Na chancelaria mexicana defendem que o principal valor acrescentado de sua política é que “torna transversal o enfoque de direitos humanos, a perspectiva de gênero e a interseccionalidade em todas as áreas da política exterior mexicana: posicionamento, recursos, postos de tomada de decisão e de liderança, entre outros”.

Por sua parte, a Estratégia de Política Exterior Feminista espanhola integrada na Estratégia de Ação Exterior 2021-2024 coloca a igualdade de gênero como um princípio transversal em todos os âmbitos da política exterior, desde sua formulação até sua avaliação, passando pela cooperação ao desenvolvimento.

Portanto, sua aplicação incluiria os espaços multilaterais, a União Europeia, as relações bilaterais, e a política de cooperação ao desenvolvimento. Ao se declarar feminista, a cooperação espanhola situa à igualdade de gênero e o empoderamento das mulheres e das meninas no centro das transformações, resume a analista Marta Solanas, ao analisar a PEF espanhola.

No plano interno, acrescenta Solanas, também o Ministério de Exteriores espanhol contempla a igualdade no serviço exterior, fixando entre seus objetivos passar de 21% a 25% de mulheres em chefaturas de missão antes de finalizar a atual legislatura.
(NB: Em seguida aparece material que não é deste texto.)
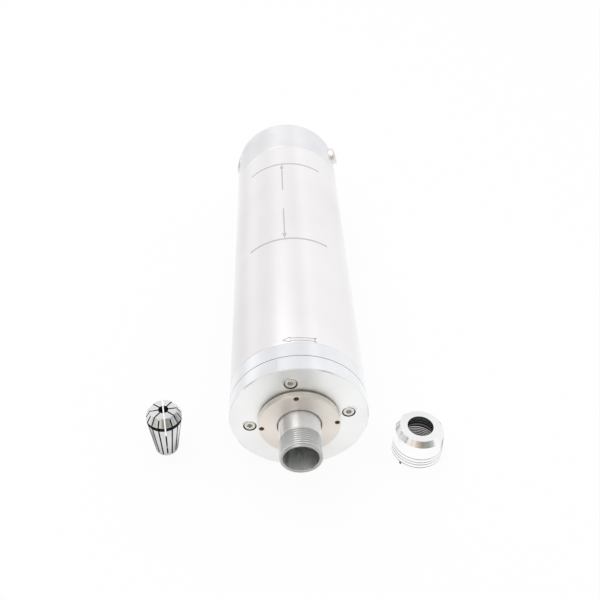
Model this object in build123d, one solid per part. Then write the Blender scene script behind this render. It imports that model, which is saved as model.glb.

Tanto a Espanha como o México focam suas políticas exteriores feministas em valores democráticos e direitos humanos, mas segundo a análise da esGlobal, a do México enfatiza dois problemas de sua própria agenda feminista nacional: a violência contra as mulheres e a participação política.

Além disso, a implementação da PEF mexicana tem o valor de “dar voz ao Sul global” e de posicionar internacionalmente um feminismo latino-americano que transcende os padrões anglo-saxões e europeus, explica Tatiana Telles, especialista de Gênero e políticas públicas da Faculdade Latino-americana de Ciências Sociais (FLACSO), México, entrevistada para contextualizar a análise comparativa da esGlobal e Espanha Global.

E América Latina?

Desde os Ministérios de Relações Exteriores da Argentina, do Chile e da Colômbia foram dados passos para incorporar a perspectiva de gênero à ação exterior, mas estes ainda não foram concretados na formulação de políticas exteriores feministas referendadas ao mais alto nível político e com todos os elementos que contemplam estas estratégias em outros países.

Neste sentido, a ministra de Relações Exteriores do Chile, Antonia Urrejola, anunciou recentemente que o Governo do Chile está trabalhando em uma Política Exterior Feminista, que impulsionará iniciativas em todos os espaços disponíveis para combater as desigualdades, tanto desde o âmbito das relações bilaterais como em instâncias multilaterais.

Por sua parte, a Colômbia fez da participação das mulheres um tema central da implementação do Acordo de Paz firmado em 2016, alinhando-se assim com o enfoque proposto pelas Nações Unidas de participação feminina nos processos internacionais de paz, desarmamento, prevenção de conflitos e reinserção de ex-combatentes. Neste contexto, a vice-ministra de Assuntos Multilaterais da Colômbia, Laura Gil, anunciou que seu país formularia uma política exterior feminista que, entre outras questões, se alinhará à Agenda da Mulher, Paz e Segurança promulgada pelo Conselho de Segurança das Nações Unidas.

Daniela Sepúlveda, quem qualifica a feminização da política exterior como “o novo empreendimento normativo da América Latina”, conclui que a região “está avançando pouco a pouco para um necessário questionamento da prática tradicional da política exterior, ao mesmo tempo que está expondo que silêncios estiveram se acumulando e agravando na noção tradicional do que entendemos por “alta política”, onde as inquietações feministas foram sistematicamente ignoradas”.

O México e a Espanha abriram um caminho ao que estão se somando cada vez mais países ibero-americanos que, abertamente, manifestam sua intenção de adotar políticas exteriores feministas. O desafio destes próximos “empreendimentos normativos” é ir mais além de questões de administração interna (que não deixam de ser importantes) para aprofundar nos grandes temas da política internacional como o desenvolvimento, a sustentabilidade, a ajuda humanitária, a segurança, a defesa e a cooperação internacional, âmbitos nos quais uma política exterior feminista representa também um enfoque mais humanista, pacifista e de direitos humanos.  A senda está aberta e o ambiente é propicio.